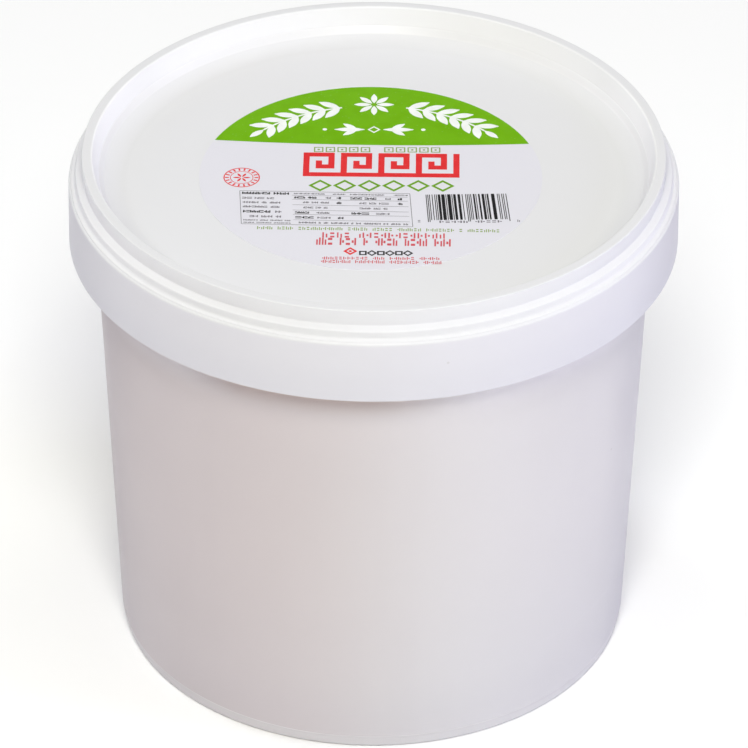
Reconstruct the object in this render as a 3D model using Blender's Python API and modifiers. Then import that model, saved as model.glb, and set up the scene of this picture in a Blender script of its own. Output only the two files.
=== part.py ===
"""A round plastic tub of brined cheese with its lid pressed on and a round paper label.

Metres, +Z up. The origin is the middle of the foot, on the surface the tub stands on.
The tub is shut, so what it holds is modelled as one solid with its wall.
"""
import math

import bpy

MM = 0.001

# Sides of every turned piece. A multiple of four puts a corner on each axis.
SIDES = 72

# Tub: a drafted wall on a flat foot ring, with a collar that the lid's skirt hides
FOOT_RADIUS = 91.6 * MM
WALL_RADIUS_AT_SKIRT = 98.1 * MM
HEEL_HEIGHT = 5.0 * MM
HEEL_STEP = 0.35 * MM
HEEL_TAPER = 0.5 * MM
HEEL_ROUND = 1.5 * MM
FOOT_RING_WIDTH = 8.0 * MM
FOOT_RECESS_DEPTH = 2.0 * MM
FOOT_RECESS_TAPER = 1.6 * MM
COLLAR_RISE_INSIDE_SKIRT = 5.0 * MM

# Lid: recessed panel, raised stacking ring, two narrow ledges and a deep skirt
TOTAL_HEIGHT = 193.3 * MM
LID_WALL = 1.3 * MM
RECESS_DEPTH = 11.0 * MM
RING_INNER_RADIUS = 98.7 * MM
RING_OUTER_RADIUS = 102.5 * MM
RING_FOOT_RADIUS = 102.1 * MM
LEDGE_DROP = 7.0 * MM
LEDGE_OUTER_RADIUS = 104.5 * MM
SHOULDER_DROP = 10.3 * MM
SHOULDER_INNER_RADIUS = 104.9 * MM
LEDGE_SLOPE_RISE = 0.3 * MM
SKIRT_TOP_RADIUS = 107.2 * MM
SKIRT_RADIUS = 107.5 * MM
SKIRT_DEPTH = 22.8 * MM

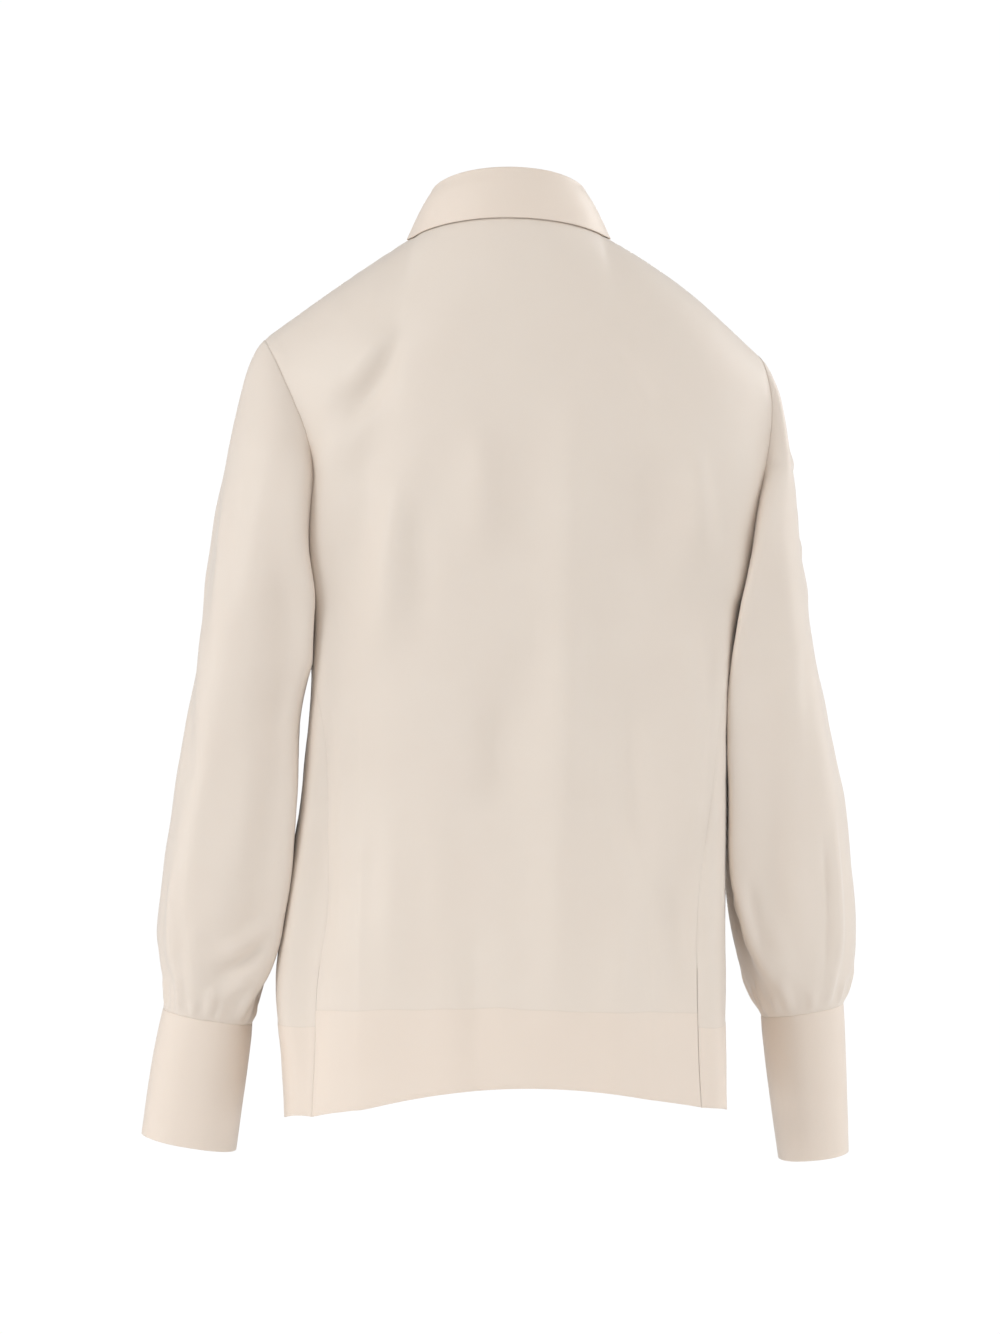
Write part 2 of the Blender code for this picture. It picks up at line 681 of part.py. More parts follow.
def button_down(place, across, drop):
    """Where place(across, down) has this drop."""
    low, high = 0.0, 2.0
    for halving in range(20):
        down = (low + high) / 2
        if -place(across, down).z < drop:
            low = down
        else:
            high = down
    return down


def make_buttons():
    lap = partial(front_point, -1)
    across = FRONT_SHOULDER + (1 - FRONT_SHOULDER) / FRONT_NECK_TURN
    for number, drop in enumerate(BUTTON_DROPS, start=1):
        down = button_down(lap, across, drop)
        out = outward(lap, across, down, (0, 0))
        make_button(f"button_front_{number}", lap(across, down) + out * WALL / 2, out)

    across = 1 - STAND_LAP / (360 + 2 * STAND_LAP)
    out = outward(stand_point, across - 0.01, 0.5, (0, 0))
    make_button("button_collar", stand_point(across, 0.5) + out * BAND_WALL / 2, out)

    along = 1 - CUFF_LAP / 2 / (360 + CUFF_LAP)
    for side, table, word in ((1, CUFF_LEFT, "left"), (-1, CUFF_RIGHT, "right")):
        band = partial(cuff_point, side)
        middle = (sleeve_ring(table, 0, table[0].drop) + sleeve_ring(table, 0.5, table[0].drop)) / 2
        for number, drop in enumerate(CUFF_BUTTON_DROPS, start=1):
            down = (drop - table[0].drop) / (table[-1].drop - table[0].drop)
            out = outward(band, along, down, middle.xy)
            seat = band(along, down) + out * BAND_WALL / 2
            make_button(f"button_cuff_{word}_{number}", seat, out)


# ---------------------------------------------------------------- the blouse

for old in list(bpy.data.objects):
    bpy.data.objects.remove(old)

blouse = bpy.data.collections.new("silk_blouse")
bpy.context.scene.collection.children.link(blouse)

make_panels()
make_sleeve(1, "sleeve_left")
make_sleeve(-1, "sleeve_right")
make_cuff(1, "cuff_left")
make_cuff(-1, "cuff_right")
make_collar()
make_buttons()
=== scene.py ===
from collections import namedtuple
from math import pi, radians, tau

import bmesh
import bpy
import numpy as np
from mathutils import Matrix, Vector, noise
from mathutils.kdtree import KDTree


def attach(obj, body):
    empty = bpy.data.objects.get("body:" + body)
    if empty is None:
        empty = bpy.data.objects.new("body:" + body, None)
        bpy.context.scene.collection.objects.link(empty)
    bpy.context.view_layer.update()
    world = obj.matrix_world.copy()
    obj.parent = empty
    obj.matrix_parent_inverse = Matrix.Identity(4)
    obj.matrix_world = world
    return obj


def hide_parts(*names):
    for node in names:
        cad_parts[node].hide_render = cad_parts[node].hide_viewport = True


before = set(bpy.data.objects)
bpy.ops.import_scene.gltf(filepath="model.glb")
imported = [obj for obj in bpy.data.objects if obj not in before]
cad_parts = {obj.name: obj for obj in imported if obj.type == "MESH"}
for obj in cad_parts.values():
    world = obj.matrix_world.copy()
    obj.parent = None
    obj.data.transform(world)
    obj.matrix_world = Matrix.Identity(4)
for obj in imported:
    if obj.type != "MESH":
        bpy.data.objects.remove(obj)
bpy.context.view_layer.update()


# ---------------------------------------------------------------- The back
# One panel of cream silk crepe, from the neck and the shoulder seams down to a deep turned-up hem.
# It falls from the shoulder blades in soft folds, and its sides are open below the vent tops.

# A cut piece: its solid's node and wall, the steps of cloth between two of the solid's points, down
# and across, and the corners where its top edge starts and ends. A tube has no last corner.
Cut = namedtuple("Cut", "name wall down across first last")
BACK = Cut("back", 0.0012, 8, 8, (0.187, 0.002, -0.080), (-0.193, -0.002, -0.091))
SEWN = 14                           # millimetres from a seam over which the folds die away
BACK_SEWN = {"top": SEWN, "first": SEWN, "last": SEWN}
VENT_TOP = -0.560                   # height where the side seams end, in metres
VENT_EASE = 0.02                    # and how far above it they start to let go
SAME = 1e-5                         # points nearer than this, in metres, count as one

# Drop of the hem's line of stitches, in millimetres, at places across the back.
BACK_HEM = ((-140, 594.5), (-73, 591), (5, 587.5), (80, 589.5), (140, 592))

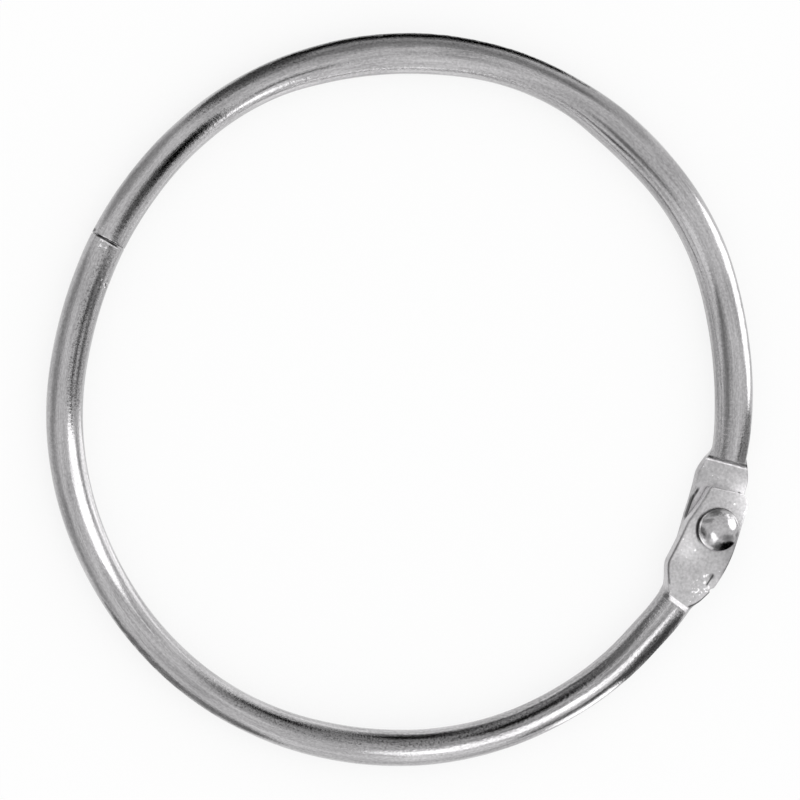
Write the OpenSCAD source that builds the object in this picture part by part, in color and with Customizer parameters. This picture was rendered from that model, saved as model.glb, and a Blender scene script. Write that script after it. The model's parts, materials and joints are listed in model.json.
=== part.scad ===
// Loose-leaf binder ring: two hollow half rings, hinged on one rivet and snapped shut opposite it.
// The closed ring lies flat on z = 0 with its centre on the Z axis. The rivet is on +X, head up.
// The upper half runs anticlockwise from the rivet to the closure and carries the tongue.
// The lower half runs on from the closure to the rivet and is the socket.

/* [Ring] */
// Inside diameter of the closed ring
inner_d = 76; // [50:1:102]
// Diameter of the rolled tube
tube_d = 4.2; // [3.6:0.1:5.2]
// Thickness of the sheet it is rolled from
wall = 0.75; // [0.6:0.05:0.9]
// Width of the seam line along the inside of the ring
seam_w = 0.15; // [0.1:0.05:0.3]
// Depth of the seam line
seam_depth = 0.15; // [0.1:0.05:0.3]

/* [Hinge] */
// Width of each flattened end
leaf_w = 6.2; // [5:0.1:7]
// Gap between the two flattened ends
leaf_gap = 0.1; // [0.05:0.05:0.3]
// How far the rivet sits outside the tube's centreline
rivet_out = 0.5; // [0:0.1:0.8]
// Distance from the rivet to the lower half's tip
front_tip_s = 4.6; // [4:0.1:5.6]
// Distance from the rivet to the upper half's tip
back_tip_s = 5.3; // [4:0.1:5.6]
// Radius of the tips' outer corner
corner_r = 1.4; // [0.5:0.1:2.2]
// Slope at which the inner edge runs in towards the tip
tip_slope = 0.22; // [0:0.01:0.3]
// Length of full-width flat behind the rivet
flat_s = 5.6; // [5:0.1:6.5]
// Distance from the rivet to the step that faces the other half
inner_step_s = 7.5; // [7.2:0.1:8.5]
// Distance from the rivet to the step on the outer face
outer_step_s = 9.4; // [8.8:0.1:11]

/* [Rivet] */
// Diameter of the domed head
head_d = 5.1; // [4:0.1:5.6]
// Height of the domed head
head_h = 1.45; // [0.8:0.05:1.8]
// Height of the straight rim below the dome
rim_h = 0.2; // [0.1:0.05:0.4]
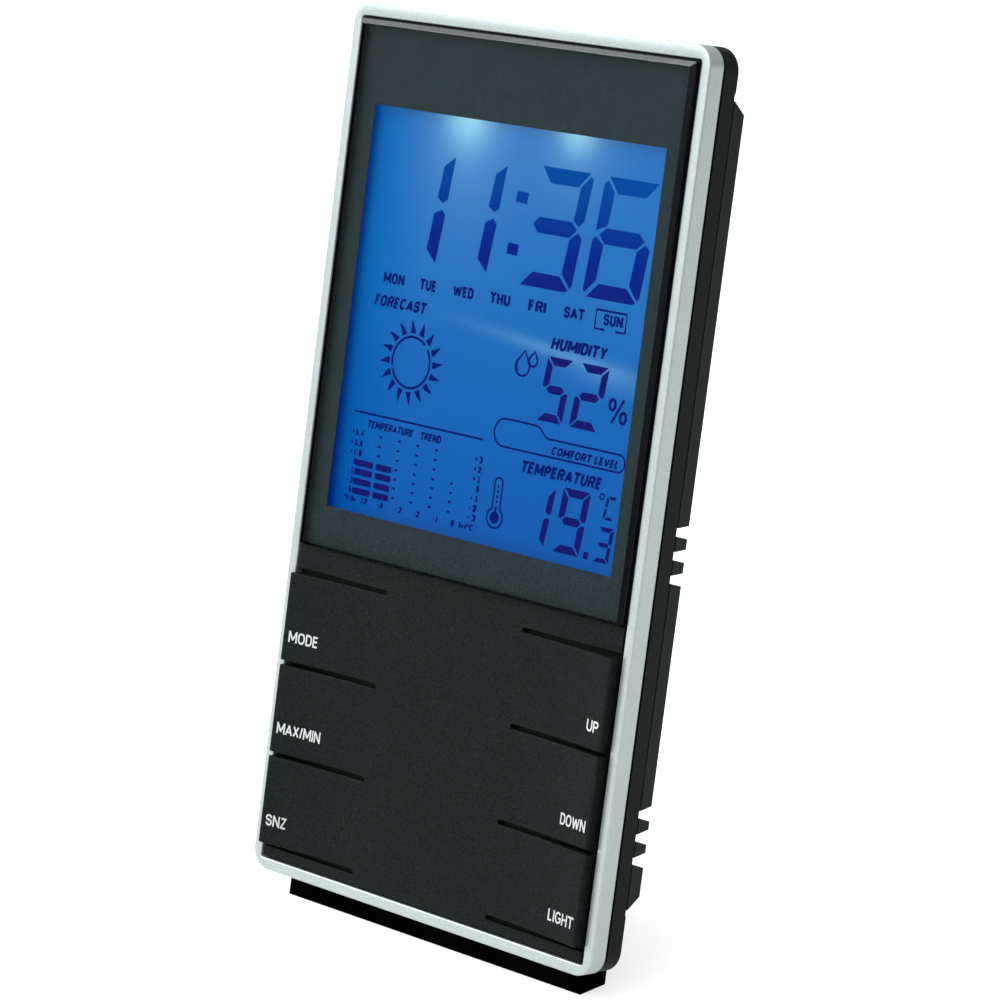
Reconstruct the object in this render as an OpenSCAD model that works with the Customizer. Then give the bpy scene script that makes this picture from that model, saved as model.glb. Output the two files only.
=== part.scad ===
// Home weather station: a leaning desk instrument with a lit display and six long keys.
// Every piece is drawn upright in its own frame and then leaned back onto its foot and leg.
// In the upright frame X is width, Y is depth from the face to the back, and Z is height.

/* [Body] */
// Width of the body
body_w = 78; // [76:1:84]
// Height of the body
body_h = 150; // [148:1:154]
// Radius of the front frame's outer corners
corner_r = 3.5; // [2:0.5:5]
// Angle that the body leans back by, in degrees
lean = 10.7; // [8:0.1:13]

/* [Front] */
// Width of the frame's face at the sides
frame_side = 1.9; // [1.5:0.1:2.5]
// Width of the frame's face at the top
frame_top = 2.3; // [1.8:0.1:3]
// Width of the frame's face at the bottom
frame_bottom = 2; // [1.5:0.1:3]
// Depth of the front frame
frame_depth = 3.5; // [3.4:0.1:3.8]
// How far the lens stands in front of the frame
lens_proud = 1.1; // [0.8:0.1:1.6]
// Half the width of the display window
window_half_w = 32; // [28:0.5:33]
// Lower edge of the display window
window_bottom = 64.6; // [62:0.2:70]
// Upper edge of the display window
window_top = 133.2; // [120:0.2:134]

/* [Keys] */
// Distance from one key to the next
key_pitch = 16.05; // [14:0.05:16.5]
// Width of the slits between the keys
slit = 0.86; // [0.6:0.02:1.2]
// Distance from the middle to the slits' inner ends
slit_inner_x = 15.3; // [12:0.1:20]
// Radius of the curve that lifts each key towards its outer end
key_curve_r = 108; // [95:1:140]

/* [Back] */
// Depth from the face to the back of the rim
rim_back = 7.2; // [7:0.1:8]
// Depth from the face to the raised back
raised_back = 10; // [9.6:0.1:11]
// Depth from the face to the back of the battery hump
hump_back = 20.2; // [20:0.1:22]
// Half the width of the battery hump
hump_half_w = 28; // [27.6:0.1:30]

/* [Stand] */
// How far the foot reaches below the body, at the foot's plane
foot_drop = 5.07; // [4:0.01:6]
// Half the width of the foot
foot_half_w = 33.7; // [25:0.1:36]
// Angle between the open leg and the back
leg_open = 26.5; // [22:0.5:32]
// Half the width of the leg at its pin
leg_half_w = 13; // [9:0.5:15]

/* [Hidden] */
$fn = 48;
cut = 1; // how far a cutting shape runs past the face that it cuts
half_w = body_w / 2;

// Depths of the layers, from the face backwards
lens_back = 0.5;
mask_back = 0.6;
keypad_front = 0.2;
keypad_back = 1.5;
chassis_back = 2.7;
flange_front = 2.4;
flange_back = 3.4;
shell_front = 3.9;
polariser_front = 1.15;
glass_front = 1.3;
glass_middle = 2.4;
glass_back = 3.5;
polariser_back = 3.65;
diffuser_front = 3.75;
guide_front = 3.95;
guide_back = 6.05;
tray_front = 3.7;
tray_wall = 6.25;
tray_back = 6.9;
pcb_front = 4.8;
pcb_back = 6;

// Front outlines
opening_half_w = half_w - frame_side;
opening_low = frame_bottom;
opening_high = body_h - frame_top;
lens_gap = 0.45;
lens_half_w = opening_half_w - lens_gap;
lens_low = 57.55;
lens_high = opening_high - lens_gap;
bevel_w = 0.83;
bevel_depth = 0.55;
lcd_half_w = 34.8;
lcd_high = 138.5;
zebra_low = 58.2;
zebra_high = 60.4;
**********
▶ WHAT YOU ARE ASKED TO DO
Write out, from the lines above, only those from the line with "Write the OpenSCAD" to the line with "seam_depth = 0.15; // [0.1:0.05:0.3]", exactly as given, including the first and the last.

▶ FINAL RESULT
Write the OpenSCAD source that builds the object in this picture part by part, in color and with Customizer parameters. This picture was rendered from that model, saved as model.glb, and a Blender scene script. Write that script after it. The model's parts, materials and joints are listed in model.json.
=== part.scad ===
// Loose-leaf binder ring: two hollow half rings, hinged on one rivet and snapped shut opposite it.
// The closed ring lies flat on z = 0 with its centre on the Z axis. The rivet is on +X, head up.
// The upper half runs anticlockwise from the rivet to the closure and carries the tongue.
// The lower half runs on from the closure to the rivet and is the socket.

/* [Ring] */
// Inside diameter of the closed ring
inner_d = 76; // [50:1:102]
// Diameter of the rolled tube
tube_d = 4.2; // [3.6:0.1:5.2]
// Thickness of the sheet it is rolled from
wall = 0.75; // [0.6:0.05:0.9]
// Width of the seam line along the inside of the ring
seam_w = 0.15; // [0.1:0.05:0.3]
// Depth of the seam line
seam_depth = 0.15; // [0.1:0.05:0.3]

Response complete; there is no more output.